2010 – The Irish Times reports that Minister for Finance, Brian Lenihan “said in a response to a parliamentary question that some 2,869 AIB employees were paid €58.65 million in deferred bonuses this year and last year. Some €35.5 million was paid this year following legal action and a further €3.7 million was paid to staff in AIB Capital Markets in respect of deferred bonuses relating to work in 2006 and 2007. Some 62 executives shared €11.11 million, or an average of €179,000 each, for 2009, while 674 managers shared €30 million or an average of €44,000 each.”
Next a timeline of John Foy’s legal action
Who is John Foy? According to the Irish Times, he is “an AIB foreign exchange options trader” resident at “Newhaggard Lane, Trim, Co Meath” who joined AIB Capital Markets in 2005 on a basic salary then of €75,190 (his present salary does not appear to have been published). His Capital Markets division in AIB has been very profitable indeed with reported profits of “€585 million in 2008, €531 million in 2009 and €134 million in the first half of this year” and indeed €532m in 2007 and €589m in 2006 (pg 40/282 2008 Annual Report). He is one of 90 staff that took legal action in 2010 over unpaid bonuses for 2008. He is the public face of the 90 because his case was a test case and the ruling (not yet published) at the High Court on 3rd November, 2010 paved the way for the payment of not just his bonus but the bonuses of another 89 staff. The Independent report that “it is understood that Mr Foy no longer works for AIB. He first joined the bank in 2005, having graduated from UCD in 1995 with a commerce degree and a masters in business”
January 2009, John Foy’s line manager at AIB, Michael Cronin, writes to him to advise that he will receive a reported €160,000 as bonus for 2008 in the February 2009 payroll. He was later told payment was being deferred until further notice and then that payment was being deferred indefinitely.
April 2009 John Foy is reported to have claimed that the then head of AIB Capital Markets, Colm Doherty told staff that 2008 bonuses would be paid. Colm of course was subsequently promoted to be managing director of AIB. The hapless Colm was then “stepped down” in September 2010 being reportedly stunned at the revised and much increased capital requirements for that bank.
13th July, 2010 – application to the High Court (2010 3281 S) by John Foy – it is reported that 24 other staff issued proceedings in the High Court (which has a minimum value claim threshold of €38,000) and additionally, up to 65 staff issued proceedings in the Circuit Court. The Irish Times report that the aggregate value of the bonuses claimed in the courts to be less than €10m (average of less than €111,000).

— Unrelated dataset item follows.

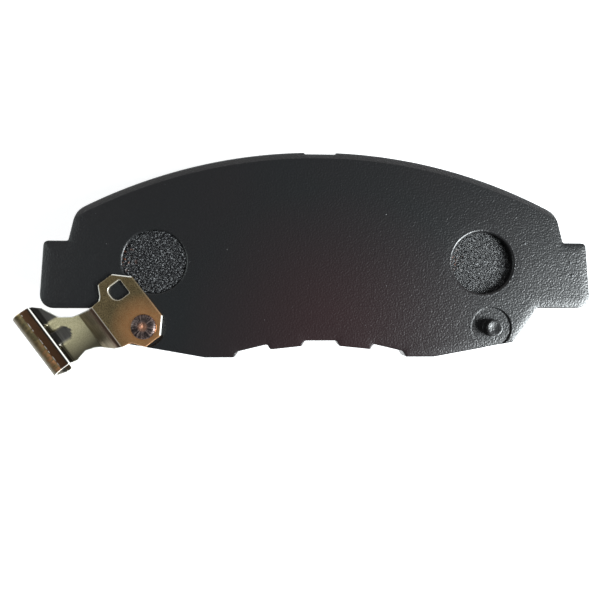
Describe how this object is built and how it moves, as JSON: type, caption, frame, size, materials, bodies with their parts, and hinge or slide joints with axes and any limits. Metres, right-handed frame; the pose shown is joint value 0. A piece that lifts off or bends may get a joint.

It is understood that John Foy himself was seeking €161,000 (sometimes reported as €160,000) . Law firm Byrne Wallace represented AIB. McDowell Purcell represented the 90 employees.
3rd November, 2010 – the Master of the High Court, Edmund Honohan, enters a judgment in favour of John Foy as AIB did not contest the application. In addition to the claim for the bonus, John Foy is awarded interest of 8% per annum (which will apply for nearly two years) and his legal costs.
Has John Foy already been paid the bonus and interest and legal costs? Media reporting (for example here where it is stated with my emphasis “Mr Foy will still get his” and here “Mr Foy will be paid his bonus in spite of the intervention last night by Mr Lenihan”) suggests he hasn’t yet been paid the bonus and that the €40m that was penciled in for payment as bonuses on Thursday this week includes John’s €160,000 which might then mean that €10m of the €40m was in respect of the 90 staff that launched legal actions and whose position was upheld following John Foy’s test case.
I must say I have mixed feelings about the bonus. I think John Foy was correct in arguing that it wasn’t the Capital Markets division of AIB that contributed to the bank’s downfall – it was reckless property-based lending. And from what I can see John Foy did his job well and earned a lot of real money for his employer. A lot of others who were more responsible for the crisis still command colossal salaries (having given up another €14,000, the Taoiseach is still paid €214,000, Secretary General at the Department of Finance, Kevin Cardiff still gets paid €228,466, former INBS chief executive Michael Fingleton received a bonus of €1m for his performance in 2008 and former Financial Regulator Pat Neary was famously paid a €630,000 not-so-secret golden handshake after his ruinous tenure at the helm). So from his personal point of view I can see why John Foy would feel justified in pursuing his bonus – by all accounts he earned it and he wasn’t responsible for the mess at the bank. Of course the position of the majority is that AIB wouldn’t exist today without massive State support on soft terms and against a background of austerity measures that see the weakest and lowest-paid in society having to contribute to bailing out the banks (including AIB), it is scandalous that those same banks pay an individual bonus that is now some 10x the minimum wage (following its 12% reduction to €7.65 an hour last week for new employees). So the position here would be to have sympathy for the man himself but in the context of his employer’s position and the sacrifices by society in general to sustain AIB, paying such a bonus would be unjustified (though it may well be the case that it has in fact been already paid).
An excellent piece of work which prompts me again to ask the question what about the other financial institutions that are in receipt of taxpayers’ funds have they or are they paying bonus to any of their staff??